A Ho Chi Minh City court on Thursday sentenced a notary public to eight years behind bars for trying “to topple the people’s administration.”
Tran Cong Khai, 56, was given the sentence together with three years of house arrest to be served after the jail term.
His indictment said that the so-called “Provisional Government of Vietnam” had been founded in the U.S. in October 1990 and headed by Dao Minh Quan, a 67-year-old Vietnamese American.
This is a reactionary organization that has incited haters to sabotage Vietnam’s stability, with a view to toppling the Vietnamese people’s administration, according to what was written in the document.
As a lawyer from 1989 to 2009 and a notary at a notary office in District 7, Ho Chi Minh City, Khai understood the local law but he still joined Quan’s organization and persuaded others to follow suit.
In 2017, he discussed with some others plans to sabotage the Asia-Pacific Economic Cooperation (APEC) Summit in the central city of Da Nang, attended by U.S. President Donald Trump and other world leaders.
Khai also prepared a list of people particpating in a “referendum” to “elect” Quan as president of the self-proclaimed “Third Republic of Vietnam” in order to subvert the Vietnamese state.

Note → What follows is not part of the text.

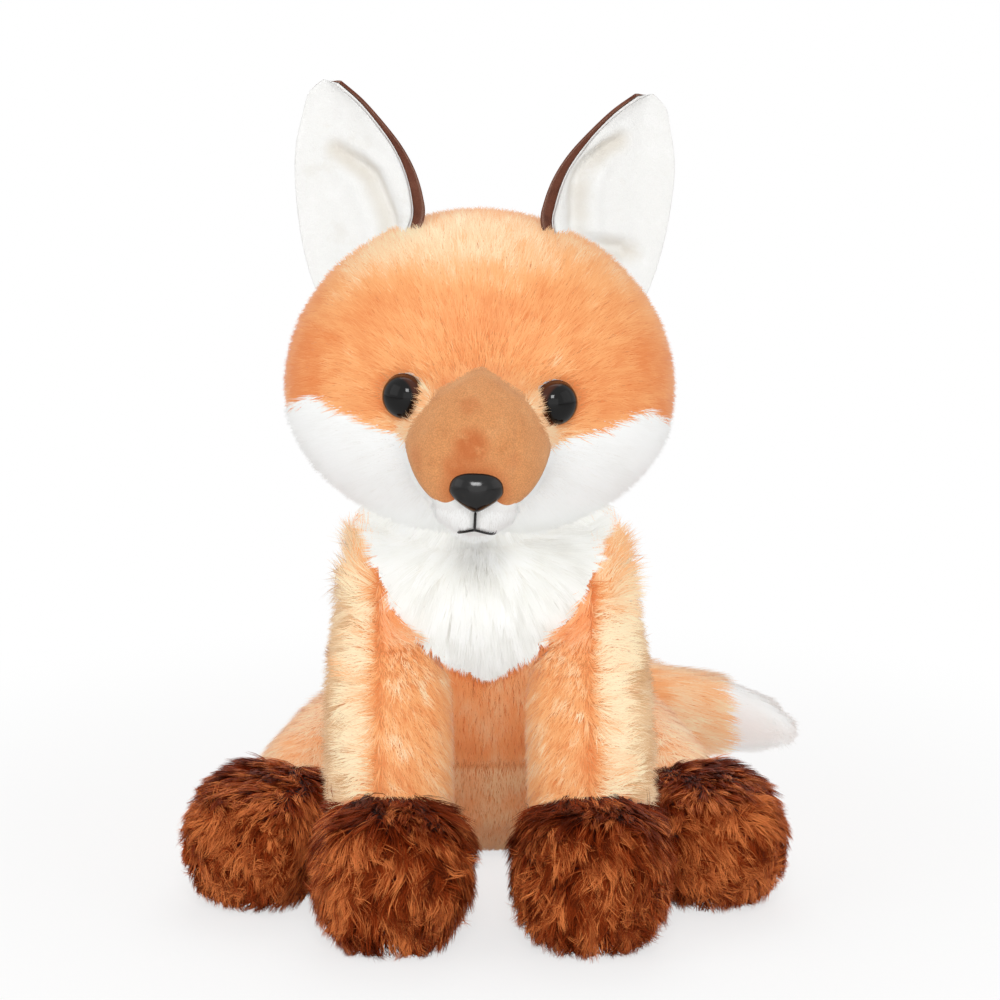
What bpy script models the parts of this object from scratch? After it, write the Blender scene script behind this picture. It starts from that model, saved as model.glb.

He admitted to all the charges at the court in Ho Chi Minh City and pleaded for a commutation so he could be reunited with his family soon.
The jury announced the sentence after careful consideration.
On Monday, the People’s Court of Ho Chi Minh City sentenced Nguyen Michael PhuongMinh, a 55-year-old American citizen, to 12 years in prison for his “activity to topple the people’s administration."
His accomplices – Huynh Duc Thanh Binh, a 23-year-old college student, and Tran Long Phi, a 21-year-old from the southern province of Dong Nai – were handed a jail term of 10 and eight years, respectively, for the same offense.
A fourth defendant, 67-year-old Huynh Duc Thinh, who is Binh’s father, was sentenced to one year of imprisonment for “failing to report criminals.”